%%
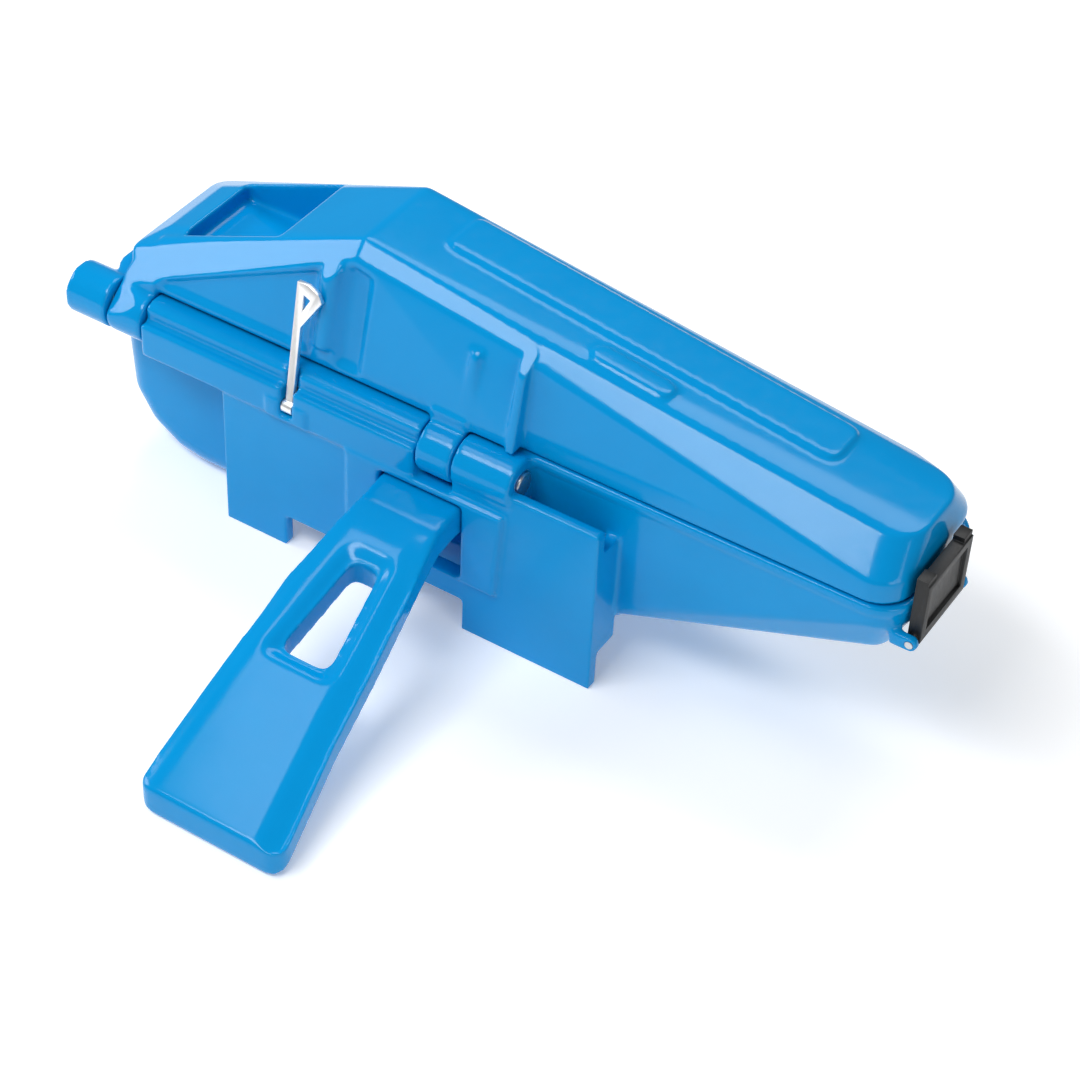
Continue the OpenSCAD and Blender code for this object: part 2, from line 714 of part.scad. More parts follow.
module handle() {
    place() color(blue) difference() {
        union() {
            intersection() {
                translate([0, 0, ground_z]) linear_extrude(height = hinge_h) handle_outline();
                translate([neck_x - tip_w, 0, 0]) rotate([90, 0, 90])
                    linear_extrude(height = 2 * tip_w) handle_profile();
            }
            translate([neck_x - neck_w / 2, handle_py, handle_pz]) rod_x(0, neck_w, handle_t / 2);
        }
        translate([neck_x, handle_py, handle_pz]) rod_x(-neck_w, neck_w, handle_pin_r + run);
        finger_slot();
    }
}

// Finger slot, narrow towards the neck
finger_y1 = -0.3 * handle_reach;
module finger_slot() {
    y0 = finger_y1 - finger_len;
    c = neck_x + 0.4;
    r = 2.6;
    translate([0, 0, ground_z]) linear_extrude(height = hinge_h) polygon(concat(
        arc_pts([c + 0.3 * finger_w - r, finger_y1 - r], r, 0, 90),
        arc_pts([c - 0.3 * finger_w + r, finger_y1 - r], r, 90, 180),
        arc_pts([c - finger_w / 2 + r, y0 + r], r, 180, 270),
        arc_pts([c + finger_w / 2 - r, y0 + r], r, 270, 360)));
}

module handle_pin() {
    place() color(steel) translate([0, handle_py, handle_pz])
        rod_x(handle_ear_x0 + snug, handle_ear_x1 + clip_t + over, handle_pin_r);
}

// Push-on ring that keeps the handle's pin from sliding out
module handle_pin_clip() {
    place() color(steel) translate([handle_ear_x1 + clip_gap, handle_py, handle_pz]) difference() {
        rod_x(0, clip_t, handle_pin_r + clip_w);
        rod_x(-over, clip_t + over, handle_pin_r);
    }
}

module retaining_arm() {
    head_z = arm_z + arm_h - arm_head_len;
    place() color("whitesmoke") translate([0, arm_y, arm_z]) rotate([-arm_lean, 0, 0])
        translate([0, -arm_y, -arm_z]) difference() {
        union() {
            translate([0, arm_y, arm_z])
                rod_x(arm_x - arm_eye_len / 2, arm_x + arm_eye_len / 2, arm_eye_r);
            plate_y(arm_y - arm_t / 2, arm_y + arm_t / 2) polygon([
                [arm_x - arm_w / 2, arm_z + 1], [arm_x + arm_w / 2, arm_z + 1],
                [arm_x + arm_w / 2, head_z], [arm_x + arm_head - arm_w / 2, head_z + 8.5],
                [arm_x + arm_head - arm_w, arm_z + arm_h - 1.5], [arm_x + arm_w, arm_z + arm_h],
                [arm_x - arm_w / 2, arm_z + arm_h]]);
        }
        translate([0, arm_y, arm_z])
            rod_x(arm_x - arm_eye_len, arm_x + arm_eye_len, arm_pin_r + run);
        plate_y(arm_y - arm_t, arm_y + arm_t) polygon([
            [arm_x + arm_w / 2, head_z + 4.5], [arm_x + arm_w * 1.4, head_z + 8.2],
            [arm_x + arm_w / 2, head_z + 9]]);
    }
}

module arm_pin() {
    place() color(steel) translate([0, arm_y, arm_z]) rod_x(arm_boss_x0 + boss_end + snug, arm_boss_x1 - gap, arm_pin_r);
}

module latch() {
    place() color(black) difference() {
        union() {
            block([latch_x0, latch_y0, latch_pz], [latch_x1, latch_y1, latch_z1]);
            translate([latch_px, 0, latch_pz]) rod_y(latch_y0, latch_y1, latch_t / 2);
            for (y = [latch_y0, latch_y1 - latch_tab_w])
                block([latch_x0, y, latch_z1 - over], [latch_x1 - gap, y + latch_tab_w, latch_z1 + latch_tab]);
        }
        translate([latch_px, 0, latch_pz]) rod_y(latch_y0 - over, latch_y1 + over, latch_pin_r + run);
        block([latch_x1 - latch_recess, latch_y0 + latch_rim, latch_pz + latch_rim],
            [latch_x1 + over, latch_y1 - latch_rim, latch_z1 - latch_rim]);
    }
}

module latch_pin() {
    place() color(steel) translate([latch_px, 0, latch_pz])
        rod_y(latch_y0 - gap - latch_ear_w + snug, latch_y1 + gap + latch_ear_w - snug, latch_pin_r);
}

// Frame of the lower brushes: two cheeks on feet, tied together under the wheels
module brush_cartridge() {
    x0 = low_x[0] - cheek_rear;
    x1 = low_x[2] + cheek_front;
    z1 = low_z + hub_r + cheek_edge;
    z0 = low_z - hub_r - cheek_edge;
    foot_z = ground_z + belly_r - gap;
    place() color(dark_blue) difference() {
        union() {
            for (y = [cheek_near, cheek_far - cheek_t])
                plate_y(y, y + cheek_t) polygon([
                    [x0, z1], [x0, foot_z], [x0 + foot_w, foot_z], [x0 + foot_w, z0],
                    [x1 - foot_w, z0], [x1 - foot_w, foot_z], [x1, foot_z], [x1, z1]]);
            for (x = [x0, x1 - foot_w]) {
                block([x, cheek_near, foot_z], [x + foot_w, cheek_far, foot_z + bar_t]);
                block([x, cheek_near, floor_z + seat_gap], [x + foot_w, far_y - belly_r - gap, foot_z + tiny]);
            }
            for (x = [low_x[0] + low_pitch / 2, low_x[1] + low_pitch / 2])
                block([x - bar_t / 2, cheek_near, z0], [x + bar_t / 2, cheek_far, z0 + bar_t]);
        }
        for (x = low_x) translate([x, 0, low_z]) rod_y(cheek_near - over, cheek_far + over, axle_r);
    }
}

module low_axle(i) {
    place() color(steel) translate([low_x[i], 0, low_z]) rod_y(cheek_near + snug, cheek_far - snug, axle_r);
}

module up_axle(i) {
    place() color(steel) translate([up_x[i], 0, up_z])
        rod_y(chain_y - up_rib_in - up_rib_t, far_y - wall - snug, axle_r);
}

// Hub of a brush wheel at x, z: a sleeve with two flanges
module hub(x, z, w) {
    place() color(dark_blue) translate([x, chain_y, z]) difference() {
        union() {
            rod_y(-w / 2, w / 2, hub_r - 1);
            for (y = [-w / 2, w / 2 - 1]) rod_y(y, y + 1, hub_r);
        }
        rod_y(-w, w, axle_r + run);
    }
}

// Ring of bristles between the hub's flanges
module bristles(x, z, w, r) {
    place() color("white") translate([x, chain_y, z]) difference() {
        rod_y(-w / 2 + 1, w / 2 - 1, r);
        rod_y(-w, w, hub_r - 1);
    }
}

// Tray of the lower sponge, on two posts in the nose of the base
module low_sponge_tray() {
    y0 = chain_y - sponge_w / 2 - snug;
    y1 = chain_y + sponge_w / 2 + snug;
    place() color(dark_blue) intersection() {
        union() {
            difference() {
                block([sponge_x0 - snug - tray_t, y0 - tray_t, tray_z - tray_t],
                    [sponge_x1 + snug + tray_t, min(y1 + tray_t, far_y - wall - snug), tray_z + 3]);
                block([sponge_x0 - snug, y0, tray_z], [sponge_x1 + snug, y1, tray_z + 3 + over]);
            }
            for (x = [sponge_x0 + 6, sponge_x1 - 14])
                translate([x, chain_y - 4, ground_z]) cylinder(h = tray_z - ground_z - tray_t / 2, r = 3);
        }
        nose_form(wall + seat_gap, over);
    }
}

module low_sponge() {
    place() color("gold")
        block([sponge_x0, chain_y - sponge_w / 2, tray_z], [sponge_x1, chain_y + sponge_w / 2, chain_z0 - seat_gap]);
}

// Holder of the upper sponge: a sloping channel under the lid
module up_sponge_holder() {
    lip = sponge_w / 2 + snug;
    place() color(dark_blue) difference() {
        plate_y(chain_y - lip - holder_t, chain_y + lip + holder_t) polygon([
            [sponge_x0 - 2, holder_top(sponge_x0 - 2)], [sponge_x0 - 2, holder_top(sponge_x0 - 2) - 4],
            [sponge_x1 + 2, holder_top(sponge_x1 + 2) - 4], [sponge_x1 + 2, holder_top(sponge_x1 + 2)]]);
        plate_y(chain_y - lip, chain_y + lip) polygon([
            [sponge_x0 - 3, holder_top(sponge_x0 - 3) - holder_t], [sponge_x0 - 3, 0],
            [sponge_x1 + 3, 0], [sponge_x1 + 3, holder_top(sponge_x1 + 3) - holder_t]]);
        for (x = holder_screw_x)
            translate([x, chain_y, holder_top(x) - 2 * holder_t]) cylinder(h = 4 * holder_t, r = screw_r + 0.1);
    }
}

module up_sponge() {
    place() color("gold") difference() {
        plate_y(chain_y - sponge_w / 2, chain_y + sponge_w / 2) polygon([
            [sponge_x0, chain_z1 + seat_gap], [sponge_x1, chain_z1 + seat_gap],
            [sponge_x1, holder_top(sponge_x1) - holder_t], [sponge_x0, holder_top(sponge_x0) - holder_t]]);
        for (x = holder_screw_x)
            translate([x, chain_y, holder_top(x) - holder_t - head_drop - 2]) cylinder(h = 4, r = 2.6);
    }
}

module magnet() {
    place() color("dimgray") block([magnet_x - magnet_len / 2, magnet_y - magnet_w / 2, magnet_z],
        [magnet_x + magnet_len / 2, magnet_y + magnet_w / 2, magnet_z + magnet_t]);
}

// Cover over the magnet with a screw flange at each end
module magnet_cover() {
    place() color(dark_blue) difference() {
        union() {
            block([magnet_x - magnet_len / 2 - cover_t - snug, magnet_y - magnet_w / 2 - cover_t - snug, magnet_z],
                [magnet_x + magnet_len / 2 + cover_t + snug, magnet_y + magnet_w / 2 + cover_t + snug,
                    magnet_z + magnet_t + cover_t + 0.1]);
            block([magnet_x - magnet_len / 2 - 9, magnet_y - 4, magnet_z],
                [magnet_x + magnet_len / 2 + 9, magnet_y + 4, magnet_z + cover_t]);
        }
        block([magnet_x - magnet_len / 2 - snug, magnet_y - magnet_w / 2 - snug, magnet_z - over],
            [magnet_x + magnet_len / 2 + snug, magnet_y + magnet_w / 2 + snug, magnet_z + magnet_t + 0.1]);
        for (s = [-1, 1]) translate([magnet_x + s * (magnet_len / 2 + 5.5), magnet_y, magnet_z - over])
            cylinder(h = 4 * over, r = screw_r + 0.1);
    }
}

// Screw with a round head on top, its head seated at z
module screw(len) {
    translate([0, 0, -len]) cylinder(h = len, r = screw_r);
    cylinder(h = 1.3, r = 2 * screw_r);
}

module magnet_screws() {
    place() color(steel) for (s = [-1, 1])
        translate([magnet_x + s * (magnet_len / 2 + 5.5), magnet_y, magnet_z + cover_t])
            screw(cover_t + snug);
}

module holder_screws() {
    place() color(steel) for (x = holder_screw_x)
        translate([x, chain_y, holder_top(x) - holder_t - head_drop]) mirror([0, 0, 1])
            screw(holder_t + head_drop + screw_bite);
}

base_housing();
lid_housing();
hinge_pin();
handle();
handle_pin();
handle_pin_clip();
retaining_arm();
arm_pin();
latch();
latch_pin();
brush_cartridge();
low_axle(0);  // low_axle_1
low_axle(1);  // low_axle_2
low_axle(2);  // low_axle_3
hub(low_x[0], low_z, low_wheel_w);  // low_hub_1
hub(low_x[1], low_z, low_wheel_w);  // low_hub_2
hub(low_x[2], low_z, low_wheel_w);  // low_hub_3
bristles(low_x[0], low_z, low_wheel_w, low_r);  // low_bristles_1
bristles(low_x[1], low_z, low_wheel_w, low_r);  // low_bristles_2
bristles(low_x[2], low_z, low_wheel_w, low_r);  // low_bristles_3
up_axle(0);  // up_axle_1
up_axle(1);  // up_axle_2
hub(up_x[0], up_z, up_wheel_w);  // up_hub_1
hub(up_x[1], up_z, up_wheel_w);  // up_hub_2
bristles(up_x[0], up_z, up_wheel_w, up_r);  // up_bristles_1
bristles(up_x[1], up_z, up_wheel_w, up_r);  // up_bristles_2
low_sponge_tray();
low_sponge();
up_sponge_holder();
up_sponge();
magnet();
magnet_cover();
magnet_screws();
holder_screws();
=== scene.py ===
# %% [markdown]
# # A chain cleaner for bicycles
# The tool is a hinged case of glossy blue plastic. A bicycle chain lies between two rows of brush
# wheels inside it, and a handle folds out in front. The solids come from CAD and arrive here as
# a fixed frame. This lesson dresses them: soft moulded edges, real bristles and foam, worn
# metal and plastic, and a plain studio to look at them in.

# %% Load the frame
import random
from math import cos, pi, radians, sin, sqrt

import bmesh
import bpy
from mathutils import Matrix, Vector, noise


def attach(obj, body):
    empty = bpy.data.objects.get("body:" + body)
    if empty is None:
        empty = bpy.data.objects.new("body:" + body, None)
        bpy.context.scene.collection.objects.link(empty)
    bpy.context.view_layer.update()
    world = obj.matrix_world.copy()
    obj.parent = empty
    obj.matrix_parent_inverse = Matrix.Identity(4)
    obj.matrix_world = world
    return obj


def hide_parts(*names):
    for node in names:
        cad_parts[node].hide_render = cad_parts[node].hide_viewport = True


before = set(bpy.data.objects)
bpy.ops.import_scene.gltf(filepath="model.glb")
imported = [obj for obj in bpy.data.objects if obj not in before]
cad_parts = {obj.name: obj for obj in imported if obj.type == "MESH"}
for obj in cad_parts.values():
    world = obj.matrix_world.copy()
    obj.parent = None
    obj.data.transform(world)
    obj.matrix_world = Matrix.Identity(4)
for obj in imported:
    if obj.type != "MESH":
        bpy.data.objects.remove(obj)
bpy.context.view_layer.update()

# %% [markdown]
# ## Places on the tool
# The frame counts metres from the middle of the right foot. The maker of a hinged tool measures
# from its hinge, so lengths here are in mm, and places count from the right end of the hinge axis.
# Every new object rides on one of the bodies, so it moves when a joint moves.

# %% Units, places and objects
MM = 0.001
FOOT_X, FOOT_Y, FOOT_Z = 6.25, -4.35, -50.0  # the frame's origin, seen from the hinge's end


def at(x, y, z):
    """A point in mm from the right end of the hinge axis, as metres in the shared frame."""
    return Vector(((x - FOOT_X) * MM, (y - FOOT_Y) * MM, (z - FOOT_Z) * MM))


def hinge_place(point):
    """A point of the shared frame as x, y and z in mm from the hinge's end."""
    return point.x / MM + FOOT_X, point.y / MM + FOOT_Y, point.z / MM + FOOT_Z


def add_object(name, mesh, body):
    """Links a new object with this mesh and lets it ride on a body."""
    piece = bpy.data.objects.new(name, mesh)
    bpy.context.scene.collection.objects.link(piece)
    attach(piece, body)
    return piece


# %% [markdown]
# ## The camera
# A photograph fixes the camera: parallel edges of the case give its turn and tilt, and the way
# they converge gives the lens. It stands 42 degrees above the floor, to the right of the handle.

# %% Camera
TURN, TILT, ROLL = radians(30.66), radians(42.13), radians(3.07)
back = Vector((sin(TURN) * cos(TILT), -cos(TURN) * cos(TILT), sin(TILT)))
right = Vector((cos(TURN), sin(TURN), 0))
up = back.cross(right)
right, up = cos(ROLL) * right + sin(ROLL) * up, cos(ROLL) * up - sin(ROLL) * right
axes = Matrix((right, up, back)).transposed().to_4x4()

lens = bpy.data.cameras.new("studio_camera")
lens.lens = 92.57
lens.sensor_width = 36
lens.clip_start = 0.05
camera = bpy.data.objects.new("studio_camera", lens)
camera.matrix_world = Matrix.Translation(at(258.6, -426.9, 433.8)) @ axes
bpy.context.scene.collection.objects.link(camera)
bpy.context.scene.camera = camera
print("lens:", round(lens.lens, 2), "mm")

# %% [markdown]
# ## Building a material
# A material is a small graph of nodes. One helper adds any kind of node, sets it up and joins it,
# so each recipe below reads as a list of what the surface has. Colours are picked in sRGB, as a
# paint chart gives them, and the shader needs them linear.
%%
Set down exactly the lines from the line that contains "bristles(up_x[0], up_z, up_wheel_w, up_r);" to the line that contains "# metal and", both lines included, and nothing more.

bristles(up_x[0], up_z, up_wheel_w, up_r);  // up_bristles_1
bristles(up_x[1], up_z, up_wheel_w, up_r);  // up_bristles_2
low_sponge_tray();
low_sponge();
up_sponge_holder();
up_sponge();
magnet();
magnet_cover();
magnet_screws();
holder_screws();
=== scene.py ===
# %% [markdown]
# # A chain cleaner for bicycles
# The tool is a hinged case of glossy blue plastic. A bicycle chain lies between two rows of brush
# wheels inside it, and a handle folds out in front. The solids come from CAD and arrive here as
# a fixed frame. This lesson dresses them: soft moulded edges, real bristles and foam, worn
# metal and plastic, and a plain studio to look at them in.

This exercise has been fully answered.